**WHAT YOU HAVE TO DO:** Every line below that contains "bodies" is to be copied.

**RAW DATA:**
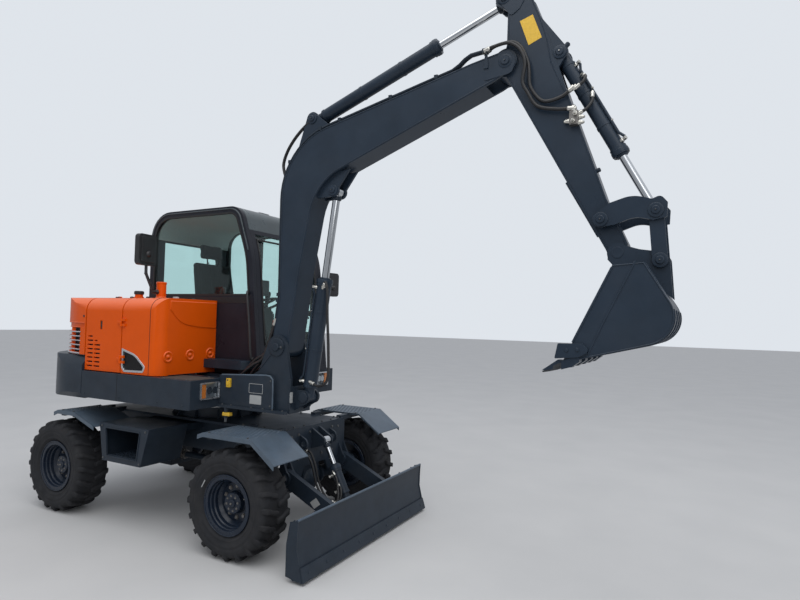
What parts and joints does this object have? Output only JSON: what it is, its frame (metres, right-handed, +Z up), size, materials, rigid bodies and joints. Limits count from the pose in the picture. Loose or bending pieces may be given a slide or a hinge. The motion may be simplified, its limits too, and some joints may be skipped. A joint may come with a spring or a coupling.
{
  "type": "wheeled excavator",
  "caption": "Compact wheeled excavator with an enclosed cab, gooseneck boom, arm and bucket, a dozer blade in front and a rounded tail",
  "frame": {"origin": "bottom centre of the whole machine's box, on the ground under the tyres", "axes": "+X forward towards the blade and bucket, +Y to the machine's left, +Z up"},
  "size_m": [5.7327, 1.9672, 4.1152],
  "materials": {
    "frame_paint": "satin",
    "deck_paint": "satin",
    "body_paint": "gloss",
    "rod_chrome": "polished",
    "tyre_rubber": "matte",
    "rim_paint": "gloss",
    "glass_tint": "clear",
    "black_plastic": "matte",
    "seat_cover": "woven",
    "lamp_lens": "clear",
    "engine_metal": "cast"
  },
  "bodies": {
    "chassis": {"chassis_frame": "frame_paint", "tie_downs": "frame_paint", "slew_ring": "frame_paint", "front_axle": "frame_paint", "rear_axle": "frame_paint", "drive_shaft": "frame_paint", "fenders": "deck_paint", "side_boxes": "frame_paint"},
    "upper": {"upper_frame": "frame_paint", "skirts": "frame_paint", "counterweight": "frame_paint", "engine": "engine_metal", "side_cover": "body_paint", "cab_floor": "frame_paint", "cab_right": "frame_paint", "cab_left": "frame_paint", "cab_rear": "frame_paint", "cab_front": "frame_paint", "cab_roof": "frame_paint", "cab_glass": "glass_tint", "seat": "seat_cover", "controls": "black_plastic", "mirrors": "black_plastic", "lamps": "lamp_lens"},
    "hood": {"engine_hood": "body_paint"},
    "side_door": {"side_door": "body_paint"},
    "cab_door": {"cab_door": "frame_paint", "door_glass": "glass_tint"},
    "knuckle_left": {"knuckle_left": "frame_paint"},
    "knuckle_right": {"knuckle_right": "frame_paint"},
    "steering_rod": {"steering_rod": "rod_chrome"},
    "blade": {"blade": "frame_paint"},
    "blade_barrel": {"blade_barrel": "frame_paint"},
    "blade_rod": {"blade_rod": "rod_chrome"},
    "boom": {"boom": "frame_paint"},
    "boom_barrel": {"boom_barrel": "frame_paint"},
    "boom_rod": {"boom_rod": "rod_chrome"},
    "arm": {"arm": "frame_paint"},
    "arm_barrel": {"arm_barrel": "frame_paint"},
    "arm_rod": {"arm_rod": "rod_chrome"},
    "rocker": {"rocker": "frame_paint"},
    "bucket_link": {"bucket_link": "frame_paint"},
    "bucket": {"bucket": "frame_paint"},
    "bucket_barrel": {"bucket_barrel": "frame_paint"},
    "bucket_rod": {"bucket_rod": "rod_chrome"},
    "wheel_front_left": {"tyre_front_left": "tyre_rubber", "rim_front_left": "rim_paint"},
    "wheel_front_right": {"tyre_front_right": "tyre_rubber", "rim_front_right": "rim_paint"},
    "wheel_rear_left": {"tyre_rear_left": "tyre_rubber", "rim_rear_left": "rim_paint"},
    "wheel_rear_right": {"tyre_rear_right": "tyre_rubber", "rim_rear_right": "rim_paint"}
  },
  "joints": [
    {"name": "slew", "type": "hinge", "parent": "chassis", "child": "upper", "pos_m": [-1.2165, 0, 1.02], "axis": [0, 0, 1], "continuous": true},
    {"name": "steer_left", "type": "hinge", "parent": "chassis", "child": "knuckle_left", "pos_m": [-0.1665, 0.64, 0.415], "axis": [0, 0, 1], "range_deg": [-30, 30]},
    {"name": "steer_right", "type": "hinge", "parent": "chassis", "child": "knuckle_right", "pos_m": [-0.1665, -0.64, 0.415], "axis": [0, 0, 1], "range_deg": [-30, 30]},
    {"name": "steer_slide", "type": "slide", "parent": "chassis", "child": "steering_rod", "axis": [0, 1, 0], "range_m": [-0.055, 0.055]},
    {"name": "roll_front_left", "type": "hinge", "parent": "knuckle_left", "child": "wheel_front_left", "pos_m": [-0.1665, 0.804, 0.415], "axis": [0, 1, 0], "continuous": true},
    {"name": "roll_rear_left", "type": "hinge", "parent": "chassis", "child": "wheel_rear_left", "pos_m": [-2.3065, 0.804, 0.415], "axis": [0, 1, 0], "continuous": true},
    {"name": "roll_front_right", "type": "hinge", "parent": "knuckle_right", "child": "wheel_front_right", "pos_m": [-0.1665, -0.804, 0.415], "axis": [0, 1, 0], "continuous": true},
    {"name": "roll_rear_right", "type": "hinge", "parent": "chassis", "child": "wheel_rear_right", "pos_m": [-2.3065, -0.804, 0.415], "axis": [0, 1, 0], "continuous": true},
    {"name": "blade_lift", "type": "hinge", "parent": "chassis", "child": "blade", "pos_m": [-0.0165, 0, 0.53], "axis": [0, -1, 0], "range_deg": [-22, 25]},
    {"name": "blade_barrel_swing", "type": "hinge", "parent": "blade", "child": "blade_barrel", "pos_m": [0.3235, 0, 0.28], "axis": [0, -1, 0], "range_deg": [-8, 8]},
    {"name": "blade_rod_slide", "type": "slide", "parent": "blade_barrel", "child": "blade_rod", "axis": [-0.4643, 0, 0.8857], "range_m": [-0.082, 0.072]},
    {"name": "boom_lift", "type": "hinge", "parent": "upper", "child": "boom", "pos_m": [-0.0265, -0.44, 1.6], "axis": [0, -1, 0], "range_deg": [-85, 20]},
    {"name": "boom_barrel_swing", "type": "hinge", "parent": "upper", "child": "boom_barrel", "pos_m": [0.2035, -0.44, 1.21], "axis": [0, -1, 0], "range_deg": [-76, 18]},
    {"name": "boom_rod_slide", "type": "slide", "parent": "boom_barrel", "child": "boom_rod", "axis": [0.1334, 0, 0.9911], "range_m": [-0.576, 0.136]},
    {"name": "arm_swing", "type": "hinge", "parent": "boom", "child": "arm", "pos_m": [1.8185, -0.44, 3.588], "axis": [0, 1, 0], "range_deg": [-73, 45]},
    {"name": "arm_barrel_swing", "type": "hinge", "parent": "boom", "child": "arm_barrel", "pos_m": [0.2085, -0.44, 3.44], "axis": [0, 1, 0], "range_deg": [-2, 2]},
    {"name": "arm_rod_slide", "type": "slide", "parent": "arm_barrel", "child": "arm_rod", "axis": [0.9362, 0, 0.3514], "range_m": [-0.434, 0.268]},
    {"name": "bucket_curl", "type": "hinge", "parent": "arm", "child": "bucket", "pos_m": [2.5395, -0.44, 2.277], "axis": [0, -1, 0], "range_deg": [-95, 90]},
    {"name": "rocker_swing", "type": "hinge", "parent": "arm", "child": "rocker", "pos_m": [2.4455, -0.44, 2.476], "axis": [0, -1, 0], "range_deg": [-70, 66]},
    {"name": "link_swing", "type": "hinge", "parent": "bucket", "child": "bucket_link", "pos_m": [2.7755, -0.44, 2.223], "axis": [0, -1, 0], "range_deg": [-63, 67]},
    {"name": "bucket_barrel_swing", "type": "hinge", "parent": "arm", "child": "bucket_barrel", "pos_m": [2.1715, -0.44, 3.59], "axis": [0, -1, 0], "range_deg": [-7, 7]},
    {"name": "bucket_rod_slide", "type": "slide", "parent": "bucket_barrel", "child": "bucket_rod", "axis": [0.4748, 0, -0.8801], "range_m": [-0.271, 0.286]},
    {"name": "cab_door_swing", "type": "hinge", "parent": "upper", "child": "cab_door", "pos_m": [-1.4915, 0.795, 1.98], "axis": [0, 0, 1], "range_deg": [0, 160]},
    {"name": "side_door_swing", "type": "hinge", "parent": "upper", "child": "side_door", "pos_m": [-1.4865, -0.912, 1.6], "axis": [0, 0, 1], "range_deg": [0, 80]},
    {"name": "hood_lift", "type": "hinge", "parent": "upper", "child": "hood", "pos_m": [-2.0025, 0, 1.992], "axis": [0, 1, 0], "range_deg": [0, 55]}
  ],
  "couplings": [
    {"joint": "steer_right", "follows": "steer_left", "ratio": 1},
    {"joint": "steer_slide", "follows": "steer_left", "m_per_rad": 0.105},
    {"joint": "blade_barrel_swing", "follows": "blade_lift", "ratio": -0.31},
    {"joint": "blade_rod_slide", "follows": "blade_lift", "m_per_rad": -0.185},
    {"joint": "boom_barrel_swing", "follows": "boom_lift", "ratio": 0.883},
    {"joint": "boom_rod_slide", "follows": "boom_lift", "m_per_rad": 0.3876},
    {"joint": "arm_barrel_swing", "follows": "arm_swing", "ratio": 0.01},
    {"joint": "arm_rod_slide", "follows": "arm_swing", "m_per_rad": 0.34},
    {"joint": "rocker_swing", "follows": "bucket_curl", "ratio": 0.72},
    {"joint": "link_swing", "follows": "bucket_curl", "ratio": -0.69},
    {"joint": "bucket_barrel_swing", "follows": "bucket_curl", "ratio": 0.06},
    {"joint": "bucket_rod_slide", "follows": "bucket_curl", "m_per_rad": -0.172}
  ]
}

**RIGHT ANSWER:**
What parts and joints does this object have? Output only JSON: what it is, its frame (metres, right-handed, +Z up), size, materials, rigid bodies and joints. Limits count from the pose in the picture. Loose or bending pieces may be given a slide or a hinge. The motion may be simplified, its limits too, and some joints may be skipped. A joint may come with a spring or a coupling.
  "bodies": {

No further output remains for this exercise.